• _Problem to work on_: What follows is a listing. Return every line of it exactly.

• _Data_:

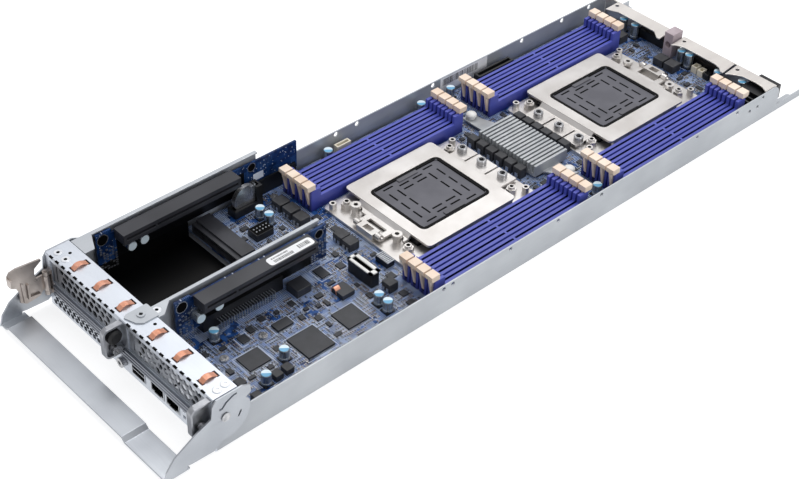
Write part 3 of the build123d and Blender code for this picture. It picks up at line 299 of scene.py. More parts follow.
def solder_mask(name, base, track, deep, flat_axes, density, film):
    """Lacquered board: striped cells over clouds, bright dots, and black film between two y and below a z."""
    material, tree, shader, mm = new_material(name)
    axes = add(tree, "SeparateXYZ", {0: mm})
    u, v = axes[flat_axes[0]], axes[flat_axes[1]]
    flat = add(tree, "CombineXYZ", {0: u, 1: v})[0]
    cells = add(tree, "TexVoronoi", {"distance": "CHEBYCHEV", "Vector": flat, "Scale": 1 / BUNDLE,
                                     "Randomness": 0.9})
    picks = add(tree, "SeparateColor", {0: cells["Color"]})
    along = add(tree, "Math", {"operation": "GREATER_THAN", 0: picks[0], 1: 0.5})[0]
    ordinate = add(tree, "Mix", {"data_type": "FLOAT", 0: along, 2: u, 3: v})[0]
    folded = add(tree, "Math", {"operation": "FLOORED_MODULO", 0: ordinate, 1: TRACK_PITCH})[0]
    tracks = where(tree, ("LESS_THAN", folded, TRACK_WIDE), ("LESS_THAN", picks[1], density))
    clouds = add(tree, "TexNoise", {"Vector": flat, "Scale": 1 / 5.0, "Detail": 4.0})["Fac"]
    share = add(tree, "MapRange", {"Value": clouds, "From Min": 0.43, "From Max": 0.55})[0]
    ground = add(tree, "Mix", {"data_type": "RGBA", 0: share, 6: deep, 7: base})[2]
    pour = add(tree, "Math", {"operation": "GREATER_THAN", 0: picks[2], 1: 0.84})[0]
    dots = add(tree, "TexVoronoi", {"Vector": flat, "Scale": 1 / DOT_PITCH, "Randomness": 0.85})["Distance"]
    patches = add(tree, "TexNoise", {"Vector": flat, "Scale": 1 / BUNDLE, "Detail": 1.0})["Fac"]
    bright = where(tree, ("LESS_THAN", dots, 0.21), ("GREATER_THAN", patches, 0.47))
    layers = [(tracks, 0.8, track), (pour, 0.25, track), (bright, 1.0, "#C2CCDF")]
    if film:
        covered = where(tree, ("GREATER_THAN", axes[1], film[0] - FACE_TO_ORIGIN),
                        ("LESS_THAN", axes[1], film[1] - FACE_TO_ORIGIN), ("LESS_THAN", axes[2], film[2]))
        layers.append((covered, 1.0, "#07080B"))
    for mask, strength, colour in layers:
        share = add(tree, "Math", {"operation": "MULTIPLY", 0: mask, 1: strength})[0]
        ground = add(tree, "Mix", {"data_type": "RGBA", 0: share, 6: ground, 7: colour})[2]
    relief = add(tree, "Bump", {"Height": tracks, "Distance": 0.00003, "Strength": 0.6})[0]
    give(tree, shader, {"Base Color": ground, "Roughness": 0.30, "Specular IOR Level": 0.3, "Normal": relief})
    return material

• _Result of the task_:
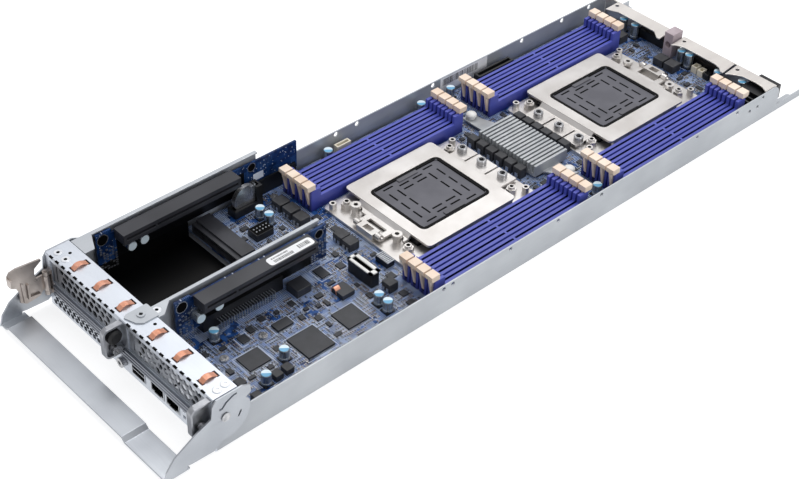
Write part 3 of the build123d and Blender code for this picture. It picks up at line 299 of scene.py. More parts follow.
def solder_mask(name, base, track, deep, flat_axes, density, film):
    """Lacquered board: striped cells over clouds, bright dots, and black film between two y and below a z."""
    material, tree, shader, mm = new_material(name)
    axes = add(tree, "SeparateXYZ", {0: mm})
    u, v = axes[flat_axes[0]], axes[flat_axes[1]]
    flat = add(tree, "CombineXYZ", {0: u, 1: v})[0]
    cells = add(tree, "TexVoronoi", {"distance": "CHEBYCHEV", "Vector": flat, "Scale": 1 / BUNDLE,
                                     "Randomness": 0.9})
    picks = add(tree, "SeparateColor", {0: cells["Color"]})
    along = add(tree, "Math", {"operation": "GREATER_THAN", 0: picks[0], 1: 0.5})[0]
    ordinate = add(tree, "Mix", {"data_type": "FLOAT", 0: along, 2: u, 3: v})[0]
    folded = add(tree, "Math", {"operation": "FLOORED_MODULO", 0: ordinate, 1: TRACK_PITCH})[0]
    tracks = where(tree, ("LESS_THAN", folded, TRACK_WIDE), ("LESS_THAN", picks[1], density))
    clouds = add(tree, "TexNoise", {"Vector": flat, "Scale": 1 / 5.0, "Detail": 4.0})["Fac"]
    share = add(tree, "MapRange", {"Value": clouds, "From Min": 0.43, "From Max": 0.55})[0]
    ground = add(tree, "Mix", {"data_type": "RGBA", 0: share, 6: deep, 7: base})[2]
    pour = add(tree, "Math", {"operation": "GREATER_THAN", 0: picks[2], 1: 0.84})[0]
    dots = add(tree, "TexVoronoi", {"Vector": flat, "Scale": 1 / DOT_PITCH, "Randomness": 0.85})["Distance"]
    patches = add(tree, "TexNoise", {"Vector": flat, "Scale": 1 / BUNDLE, "Detail": 1.0})["Fac"]
    bright = where(tree, ("LESS_THAN", dots, 0.21), ("GREATER_THAN", patches, 0.47))
    layers = [(tracks, 0.8, track), (pour, 0.25, track), (bright, 1.0, "#C2CCDF")]
    if film:
        covered = where(tree, ("GREATER_THAN", axes[1], film[0] - FACE_TO_ORIGIN),
                        ("LESS_THAN", axes[1], film[1] - FACE_TO_ORIGIN), ("LESS_THAN", axes[2], film[2]))
        layers.append((covered, 1.0, "#07080B"))
    for mask, strength, colour in layers:
        share = add(tree, "Math", {"operation": "MULTIPLY", 0: mask, 1: strength})[0]
        ground = add(tree, "Mix", {"data_type": "RGBA", 0: share, 6: ground, 7: colour})[2]
    relief = add(tree, "Bump", {"Height": tracks, "Distance": 0.00003, "Strength": 0.6})[0]
    give(tree, shader, {"Base Color": ground, "Roughness": 0.30, "Specular IOR Level": 0.3, "Normal": relief})
    return material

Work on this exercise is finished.